● **Supplied information**
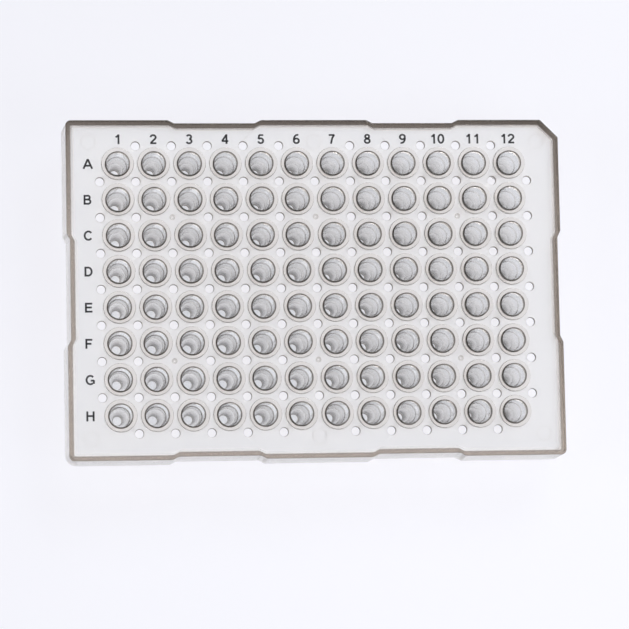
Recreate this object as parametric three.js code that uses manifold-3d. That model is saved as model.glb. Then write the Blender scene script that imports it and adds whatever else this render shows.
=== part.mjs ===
// A 96-well plate with a half-height skirt, moulded in one piece from thin translucent plastic.
// Millimetres, +Z up. The plate stands on the tips of its wells, mouths up; the origin is under its
// middle on the surface it stands on. +X runs along a row from column 1 to 12, +Y towards row A.
import * as THREE from "three";
import { mergeVertices } from "three/addons/utils/BufferGeometryUtils.js";
import Module from "manifold-3d";

// Grid of wells
const columns = 12;
const rows = 8;
const pitch = 9;

// Deck: the flat plate that carries the wells
const endMargin = 12.85; // from the first and last columns' centres to the deck's edge
const sideMargin = 11.05; // from the first and last rows' centres to the deck's edge
const deckThickness = 1.1;
const deckCornerRadius = 1.3;
const cutCorner = 4.5; // leg of the corner cut off beside A12, which says which way round the plate is

// Skirt: the wall round the deck's edge
const skirtHeight = 10; // from the deck's top face to the lower edge
const skirtWall = 1.2;
const skirtFlare = 0.75; // how far the lower edge stands out past the deck's edge
const footCornerRadius = 2.8; // at the lower edge

// Recesses that a gripper's fingers find in the skirt
const recessDepth = 0.8;
const recessRun = 1.6; // length of the slope at each end of a recess
const longSideRecess = 20.3; // floor of each of the two recesses in a long side
const longSideSpacing = 50.1; // between the middles of those two
const shortSideRecess = 25; // floor of the one recess in a short side

// Well: a raised rim, a nearly straight collar and a cone with a blunt tip
const overallHeight = 20.9;
const rimHeight = 0.8; // above the deck
const rimRadius = 4.12; // at the deck
const rimDraft = 0.12; // how much narrower the rim is at its top
const mouthRadius = 3.05;
const collarRadius = 2.8; // where the collar ends and the cone starts
const collarDepth = 5.6; // below the rim's top
const floorRadius = 1.2;
const floorThickness = 0.5;
const wellWall = 0.35; // of the cone

// Holes through the deck between the wells, and the dimples left by the mould's gates
const holeRadius = 1.15;
const dimpleRadius = 0.8;
const dimpleDepth = 0.4;
const gateBlock = 4; // each gate feeds a block of 4 by 4 wells from its middle

// Facets of the round forms. Their corners lie as far outside the true circle as their flats lie inside.
const wellSides = 8;
const tipSides = 4;
const holeSides = 4;
const cornerFacets = 4; // round each corner of the deck and skirt
const overlap = 0.3; // how far a solid reaches into the one it joins, or a cutter past the face it opens

const wasm = await Module();
wasm.setup();

// Heights and sizes that follow from those above
const deckTop = overallHeight - rimHeight;
const deckUnderside = deckTop - deckThickness;
const skirtFoot = deckTop - skirtHeight;
const deckLength = (columns - 1) * pitch + 2 * endMargin;
const deckWidth = (rows - 1) * pitch + 2 * sideMargin;

// A closed three.js geometry as a solid that can be joined and cut
function solid(geometry) {
  geometry.deleteAttribute("normal");
  geometry.deleteAttribute("uv");
  const merged = mergeVertices(geometry);
  return new wasm.Manifold(
    new wasm.Mesh({
      numProp: 3,
      vertProperties: new Float32Array(merged.attributes.position.array),
      triVerts: new Uint32Array(merged.index.array),
    }),
  );
}

// Corners of a regular polygon that has the area of a circle, anticlockwise
function roundSection(radius, sides) {
  const step = (2 * Math.PI) / sides;
  const reach = radius * Math.sqrt(step / Math.sin(step));
  return Array.from(
    { length: sides },
    (_, i) => new THREE.Vector2(reach * Math.cos(i * step), reach * Math.sin(i * step)),
  );
}

// A closed solid through a stack of sections, from the lowest up. A section has as many corners as the one
// above it or half as many, so that a narrow tip takes fewer facets than the wide mouth.
function loft(levels) {
  const positions = [];
  const triangles = [];
  const rings = levels.map(({ section, z }) =>
    section.map(({ x, y }) => {
      positions.push(x, y, z);
      return positions.length / 3 - 1;
    }),
  );
  const at = (ring, i) => ring[(i + ring.length) % ring.length];
  for (let level = 0; level + 1 < rings.length; level += 1) {
    const lower = rings[level];
    const upper = rings[level + 1];
    const below = (i) => Math.round(((i + 0.5) * lower.length) / upper.length);
    for (let i = 0; i < upper.length; i += 1) {
      triangles.push(at(upper, i), at(lower, below(i)), at(upper, i + 1));
      if (below(i) !== below(i - 1)) {
        triangles.push(at(upper, i), at(lower, below(i - 1)), at(lower, below(i)));
      }
    }
  }
  const bottom = rings[0];
  const top = rings[rings.length - 1];
  for (const [a, b, c] of THREE.ShapeUtils.triangulateShape(levels[0].section, [])) {
    triangles.push(bottom[a], bottom[c], bottom[b]);
  }
  for (const [a, b, c] of THREE.ShapeUtils.triangulateShape(levels[levels.length - 1].section, [])) {
    triangles.push(top[a], top[b], top[c]);
  }
  const geometry = new THREE.BufferGeometry();
  geometry.setAttribute("position", new THREE.Float32BufferAttribute(positions, 3));
  geometry.setIndex(triangles);
  return solid(geometry);
}

// Outline of the deck moved in by inset, or out where that is negative: one side after another,
// anticlockwise from the A1 corner
function outline(inset, cornerRadius) {
  const x = deckLength / 2 - inset;
  const y = deckWidth / 2 - inset;
  const round = Math.max(cornerRadius - Math.max(inset, 0), cornerRadius / 4);
  const cut = cutCorner - inset * (2 - Math.SQRT2);
  const shift = inset * Math.tan(Math.atan2(recessDepth, recessRun) / 2);
  const shape = new THREE.Shape();

  // A recess about middle, in a side that runs in the direction along, with the deck on its left
  function recess(middle, floorLength, along) {
    const inward = new THREE.Vector2(-along.y, along.x);
    const half = floorLength / 2 - shift;
    const corners = [
      [-half - recessRun, 0],
      [-half, recessDepth],
      [half, recessDepth],
      [half + recessRun, 0],
    ];
    for (const [far, deep] of corners) {
      const corner = middle.clone().addScaledVector(along, far).addScaledVector(inward, deep);
      shape.lineTo(corner.x, corner.y);
    }
  }
  const [right, up, left, down] = [0, 1, 2, 3].map(
    (turn) => new THREE.Vector2([1, 0, -1, 0][turn], [0, 1, 0, -1][turn]),
  );
  const off = longSideSpacing / 2;

  shape.absarc(-x + round, y - round, round, Math.PI / 2, Math.PI, false);
  recess(new THREE.Vector2(-x, 0), shortSideRecess, down);
  shape.absarc(-x + round, -y + round, round, Math.PI, 1.5 * Math.PI, false);
  recess(new THREE.Vector2(-off, -y), longSideRecess, right);
  recess(new THREE.Vector2(off, -y), longSideRecess, right);
  shape.absarc(x - round, -y + round, round, 1.5 * Math.PI, 2 * Math.PI, false);
  recess(new THREE.Vector2(x, 0), shortSideRecess, up);
  shape.lineTo(x, y - cut);
  shape.lineTo(x - cut, y);
  recess(new THREE.Vector2(off, y), longSideRecess, left);
  recess(new THREE.Vector2(-off, y), longSideRecess, left);
  return shape.getPoints(cornerFacets / 2);
}

// The deck with its skirt: an upturned tray whose wall flares out downwards
function deckAndSkirt() {
  const outside = loft([
    { section: outline(-skirtFlare, footCornerRadius), z: skirtFoot },
    { section: outline(0, deckCornerRadius), z: deckTop },
  ]);
  const flareUnderDeck = (skirtFlare * deckThickness) / skirtHeight;
  const inside = loft([
    { section: outline(skirtWall - skirtFlare, footCornerRadius), z: skirtFoot },
    { section: outline(skirtWall - flareUnderDeck, deckCornerRadius), z: deckUnderside },
  ]);
  return outside.subtract(inside);
}

// What one well adds to the deck: the rim above it and the tube below it
function wellBody() {
  const collarZ = overallHeight - collarDepth;
  const tipRadius = floorRadius + wellWall;
  const widening = (collarRadius + wellWall - tipRadius) / collarZ;
  const tubeRadius = tipRadius + widening * deckUnderside;
  const tube = loft([
    { section: roundSection(tipRadius, tipSides), z: 0 },
    { section: roundSection(tubeRadius, wellSides), z: deckUnderside },
    { section: roundSection(tubeRadius, wellSides), z: deckUnderside + overlap },
  ]);
  const rim = loft([
    { section: roundSection(rimRadius, wellSides), z: deckTop - overlap },
    { section: roundSection(rimRadius, wellSides), z: deckTop },
    { section: roundSection(rimRadius - rimDraft, wellSides), z: overallHeight },
  ]);
  return [rim, tube];
}

// What is hollow in one well
function wellHollow() {
  return loft([
    { section: roundSection(floorRadius, tipSides), z: floorThickness },
    { section: roundSection(collarRadius, wellSides), z: overallHeight - collarDepth },
    { section: roundSection(mouthRadius, wellSides), z: overallHeight },
    { section: roundSection(mouthRadius, wellSides), z: overallHeight + overlap },
  ]);
}

// A cutter that goes down from above the deck to a depth
function drill(radius, depth) {
  const section = roundSection(radius, holeSides);
  return loft([
    { section, z: deckTop - depth },
    { section, z: deckTop + overlap },
  ]);
}

// Centres of the wells
function wellPlaces() {
  const places = [];
  for (let row = 0; row < rows; row += 1) {
    for (let column = 0; column < columns; column += 1) {
      places.push([(column - (columns - 1) / 2) * pitch, (row - (rows - 1) / 2) * pitch]);
    }
  }
  return places;
}

// Centres of the spots half a pitch off the wells, sorted into holes and gates. The four corners have
// neither, and the middle of each long margin is left whole.
function spotsBetweenWells() {
  const holes = [];
  const gates = [];
  for (let j = 0; j <= rows; j += 1) {
    for (let i = 0; i <= columns; i += 1) {
      const place = [(i - columns / 2) * pitch, (j - rows / 2) * pitch];
      const inEndMargin = i === 0 || i === columns;
      const inSideMargin = j === 0 || j === rows;
      const isGate = i % gateBlock === gateBlock / 2 && j % gateBlock === gateBlock / 2;
      const isBare = inSideMargin && (inEndMargin || i === columns / 2);
      if (isGate) gates.push(place);
      else if (!isBare) holes.push(place);
    }
  }
  return { holes, gates };
}

const copies = (shape, places) => places.map(([x, y]) => shape.translate([x, y, 0]));
const together = (solids) => solids.reduce((whole, next) => whole.add(next));

const wells = wellPlaces();
const { holes, gates } = spotsBetweenWells();
const [rim, tube] = wellBody();
const plate = together([deckAndSkirt(), ...copies(rim, wells), ...copies(tube, wells)])
  .subtract(together(copies(wellHollow(), wells)))
  .subtract(together(copies(drill(holeRadius, deckThickness + overlap), holes)))
  .subtract(together(copies(drill(dimpleRadius, dimpleDepth), gates)));

// The finished solid back as a three.js geometry
const { vertProperties, triVerts } = plate.getMesh();
const geometry = new THREE.BufferGeometry();
geometry.setAttribute("position", new THREE.Float32BufferAttribute(vertProperties, 3));
geometry.setIndex(Array.from(triVerts));
geometry.computeVertexNormals();

const plastic = new THREE.MeshStandardMaterial({ color: 0xe6e4e0, roughness: 0.35, metalness: 0 });
const wellPlate = new THREE.Mesh(geometry, plastic);
wellPlate.name = "well_plate";

const model = new THREE.Group();
model.add(wellPlate);

export default model;
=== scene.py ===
# %% [markdown]
# # A well plate in translucent plastic
# The object is a plate of small wells that a laboratory fills with liquid samples. It is moulded in one
# shot from natural polypropylene, a plastic that is nearly clear where it is thin and turns a smoky brown
# where the eye looks along it. There is one solid piece, and letters and numbers printed on its deck.
#
# Each cell below makes one step. A cell of words comes first and says what the real thing is like, how it
# could be made in Blender, and why it is made the way it is.

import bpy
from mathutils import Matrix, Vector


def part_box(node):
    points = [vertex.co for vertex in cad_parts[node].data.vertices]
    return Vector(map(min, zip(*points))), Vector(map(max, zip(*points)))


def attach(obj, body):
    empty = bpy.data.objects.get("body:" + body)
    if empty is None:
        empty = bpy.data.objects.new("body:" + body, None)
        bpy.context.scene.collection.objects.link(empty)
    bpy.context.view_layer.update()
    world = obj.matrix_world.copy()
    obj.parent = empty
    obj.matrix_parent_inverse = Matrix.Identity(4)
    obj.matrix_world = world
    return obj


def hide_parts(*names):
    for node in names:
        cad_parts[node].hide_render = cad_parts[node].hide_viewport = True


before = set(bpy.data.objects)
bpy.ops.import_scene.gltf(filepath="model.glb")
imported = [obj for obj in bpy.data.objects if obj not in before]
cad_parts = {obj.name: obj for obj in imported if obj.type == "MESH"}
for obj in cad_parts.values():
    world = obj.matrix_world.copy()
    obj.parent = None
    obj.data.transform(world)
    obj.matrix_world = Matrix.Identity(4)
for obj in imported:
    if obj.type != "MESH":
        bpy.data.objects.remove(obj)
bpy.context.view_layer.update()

# %% [markdown]
# ## Sizes
# The frame gives the plate's outer box, and the few sizes that a moulder would write on the drawing give
# the rest. They could be measured off the faceted solid instead, but then its flats would come along, and
# the fine surface has to be round. All sizes are in millimetres, and the mesh is scaled to metres at the
# very end, so that the numbers stay easy to read.

# %% Sizes of the moulding
import math

import bmesh
import bpy
import numpy as np
from mathutils import Matrix, Vector

MM = 0.001
low, high = [[value / MM for value in corner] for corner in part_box("well_plate")]

columns, rows, pitch = 12, 8, 9.0
foot_length, foot_width = high[0] - low[0], high[1] - low[1]
top_z = high[2]
rim_height = 0.8
deck_z = top_z - rim_height
deck_thickness = 1.1
under_z = deck_z - deck_thickness
skirt_height = 10.0
skirt_wall = 1.2
skirt_flare = 0.75
deck_length = foot_length - 2 * skirt_flare
deck_width = foot_width - 2 * skirt_flare
print("deck, mm:", round(deck_length, 2), "by", round(deck_width, 2), "top at", round(deck_z, 2))

# %% [markdown]
# ## One skin for one moulding
# Light has to pass through this plastic, so the mesh must be one closed skin. Overlapping pieces would show
# their hidden walls inside the plastic like panes of glass. Booleans could cut the holes, but hundreds of
# them are slow and leave ragged triangles that spoil a smooth highlight. Here the skin is laid down by
# hand instead: rings of corners, bands of faces between two rings, and a few flat fills. Each corner also
# keeps two numbers. Frost is 1 on the faces that the mould's texture dulls, and 0 on most of a well, which
# comes off polished steel. The second number, tint and shade, darkens the colour of the surface. Part of it
# is the cream and brown of thick plastic. The rest is painted shade: it stands in for the dark edges,
# stripes and rings that bent light draws on steep walls, edges and well mouths.

# %% The skin builder
corners, corner_frost, corner_tint_and_shade, faces = [], [], [], []


def ring(points, z, frost, tint_and_shade):
    """Adds a closed row of corners at one height, and gives their numbers."""
    first = len(corners)
    corners.extend((x, y, z) for x, y in points)
    corner_frost.extend([frost] * len(points))
    corner_tint_and_shade.extend([tint_and_shade] * len(points))
    return list(range(first, len(corners)))


def bands(rings):
    """Faces between each ring and the next one. Outside is on the right of the way from ring to ring."""
    for first, second in zip(rings, rings[1:]):
        count = len(first)
        for i in range(count):
            j = (i + 1) % count
            faces.append((first[i], first[j], second[j], second[i]))


def fan(tip, rim, upwards):
    """Closes a round end with triangles that meet at its middle."""
    count = len(rim)
    for i in range(count):
        j = (i + 1) % count
        faces.append((tip, rim[i], rim[j]) if upwards else (tip, rim[j], rim[i]))


print("corners and faces so far:", len(corners), len(faces))

# %% [markdown]
# ## Rounded lines
# Outlines and sections are drawn as sharp corners, each with the radius that belongs there, because that is
# how a drawing states them. A moulding has no sharp edges, so one helper puts an arc in place of each
# corner. A bevel modifier could round the finished mesh instead, but it would also cut into the fine rings
# of the wells.

# %% Circles and rounded lines
def circle(centre, radius, sides):
    turn = 2 * math.pi / sides
    return [
        (centre[0] + radius * math.cos(i * turn), centre[1] + radius * math.sin(i * turn))
        for i in range(sides)
    ]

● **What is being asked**
Copy verbatim the line that contains "const plastic = new", the line that contains "cad_parts[node].hide_render = cad_parts[node].hide_viewport", and all lines between them.

● **Solution to this exercise**
const plastic = new THREE.MeshStandardMaterial({ color: 0xe6e4e0, roughness: 0.35, metalness: 0 });
const wellPlate = new THREE.Mesh(geometry, plastic);
wellPlate.name = "well_plate";

const model = new THREE.Group();
model.add(wellPlate);

export default model;
=== scene.py ===
# %% [markdown]
# # A well plate in translucent plastic
# The object is a plate of small wells that a laboratory fills with liquid samples. It is moulded in one
# shot from natural polypropylene, a plastic that is nearly clear where it is thin and turns a smoky brown
# where the eye looks along it. There is one solid piece, and letters and numbers printed on its deck.
#
# Each cell below makes one step. A cell of words comes first and says what the real thing is like, how it
# could be made in Blender, and why it is made the way it is.

import bpy
from mathutils import Matrix, Vector


def part_box(node):
    points = [vertex.co for vertex in cad_parts[node].data.vertices]
    return Vector(map(min, zip(*points))), Vector(map(max, zip(*points)))


def attach(obj, body):
    empty = bpy.data.objects.get("body:" + body)
    if empty is None:
        empty = bpy.data.objects.new("body:" + body, None)
        bpy.context.scene.collection.objects.link(empty)
    bpy.context.view_layer.update()
    world = obj.matrix_world.copy()
    obj.parent = empty
    obj.matrix_parent_inverse = Matrix.Identity(4)
    obj.matrix_world = world
    return obj


def hide_parts(*names):
    for node in names:
        cad_parts[node].hide_render = cad_parts[node].hide_viewport = True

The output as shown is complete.